According to reports, the controlling shareholders of Sika have launched a new legal challenge against its board after their vote was restricted at a second successive annual general meeting.

The Burkard family, which owns 52% of Sika’s voting rights, wants to sell its stake to French industrial conglomerate Saint-Gobain. But Sika’s directors object to the takeover and have controversially foiled attempts to vote them off the board by artificially limiting AGM votes.
For a second year in a row the Burkard family members, via their Schenker-Winkler Holding (SWH) structure, have lodged a legal objection to their voting rights being stifled. Last year, a court refused to deliver a definitive verdict until another legal issue had been cleared up.
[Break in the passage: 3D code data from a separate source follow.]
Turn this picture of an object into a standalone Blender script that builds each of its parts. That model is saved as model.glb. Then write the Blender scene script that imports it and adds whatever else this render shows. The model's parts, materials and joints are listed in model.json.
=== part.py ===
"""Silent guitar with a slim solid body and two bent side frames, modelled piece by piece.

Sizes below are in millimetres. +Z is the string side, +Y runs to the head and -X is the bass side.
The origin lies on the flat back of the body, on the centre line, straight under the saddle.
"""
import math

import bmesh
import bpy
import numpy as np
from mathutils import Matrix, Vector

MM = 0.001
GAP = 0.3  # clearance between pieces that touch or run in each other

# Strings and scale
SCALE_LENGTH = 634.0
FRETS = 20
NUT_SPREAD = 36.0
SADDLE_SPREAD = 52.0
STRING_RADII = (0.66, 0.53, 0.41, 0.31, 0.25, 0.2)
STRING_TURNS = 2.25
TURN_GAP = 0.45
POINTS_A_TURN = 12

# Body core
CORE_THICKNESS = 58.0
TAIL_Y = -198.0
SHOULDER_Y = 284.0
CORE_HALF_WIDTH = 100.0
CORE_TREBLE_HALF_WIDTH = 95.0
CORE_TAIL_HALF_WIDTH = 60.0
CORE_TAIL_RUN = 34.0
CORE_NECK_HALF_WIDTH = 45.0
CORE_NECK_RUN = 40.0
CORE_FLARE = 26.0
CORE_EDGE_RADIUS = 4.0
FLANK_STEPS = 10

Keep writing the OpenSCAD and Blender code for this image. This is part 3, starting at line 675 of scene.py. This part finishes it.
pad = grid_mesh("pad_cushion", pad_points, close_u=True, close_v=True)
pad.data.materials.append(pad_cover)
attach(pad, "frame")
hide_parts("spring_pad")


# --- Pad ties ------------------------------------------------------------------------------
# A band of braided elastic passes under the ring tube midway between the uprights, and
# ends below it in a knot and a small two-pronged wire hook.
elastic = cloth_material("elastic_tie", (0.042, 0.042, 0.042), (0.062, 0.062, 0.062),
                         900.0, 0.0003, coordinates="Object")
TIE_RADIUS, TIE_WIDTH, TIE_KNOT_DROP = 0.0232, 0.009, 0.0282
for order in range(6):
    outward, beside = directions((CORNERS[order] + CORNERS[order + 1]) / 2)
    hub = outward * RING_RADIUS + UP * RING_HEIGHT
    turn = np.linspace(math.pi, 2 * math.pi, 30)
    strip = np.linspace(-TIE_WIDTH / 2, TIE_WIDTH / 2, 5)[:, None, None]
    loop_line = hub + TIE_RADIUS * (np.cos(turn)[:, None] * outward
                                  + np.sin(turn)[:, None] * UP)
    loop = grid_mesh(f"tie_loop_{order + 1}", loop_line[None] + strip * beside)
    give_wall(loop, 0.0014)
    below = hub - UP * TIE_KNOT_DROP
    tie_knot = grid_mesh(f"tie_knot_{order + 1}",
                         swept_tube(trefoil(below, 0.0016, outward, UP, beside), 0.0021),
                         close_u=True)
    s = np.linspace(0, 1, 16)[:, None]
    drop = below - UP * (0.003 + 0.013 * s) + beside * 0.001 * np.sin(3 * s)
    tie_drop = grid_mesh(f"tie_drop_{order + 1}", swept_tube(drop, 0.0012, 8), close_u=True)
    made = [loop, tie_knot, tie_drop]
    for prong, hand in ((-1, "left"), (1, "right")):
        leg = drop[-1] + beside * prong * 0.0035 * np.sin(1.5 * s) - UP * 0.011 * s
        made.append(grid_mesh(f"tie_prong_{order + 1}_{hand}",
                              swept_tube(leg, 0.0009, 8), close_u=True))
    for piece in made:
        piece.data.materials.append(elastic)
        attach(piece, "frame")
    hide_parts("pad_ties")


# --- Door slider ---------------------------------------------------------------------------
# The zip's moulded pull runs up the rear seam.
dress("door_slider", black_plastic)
That ruling – on whether the Burkards can sell their stake via SWH without prior Sika board approval -. is expected this autumn. The Burkard clan are descendants of the company’s founder, Kaspar Winkler.
In the meantime, the battle within the company rages on with neither side showing any signs of backing down. SWH has also previously lodged claims for damages against individual Sika board members. Those directors are currently working without pay having had their compensation packages rejected at successive AGMs.
Meanwhile Saint-Gobain has repeatedly stated that it will bide its time to win the prize of one of Switzerland’s most successful industrial companies. If the transfer of Burkard shares goes through, Saint-Gobain would control more than half of the company’s voting rights with just 16% of the firm’s capital.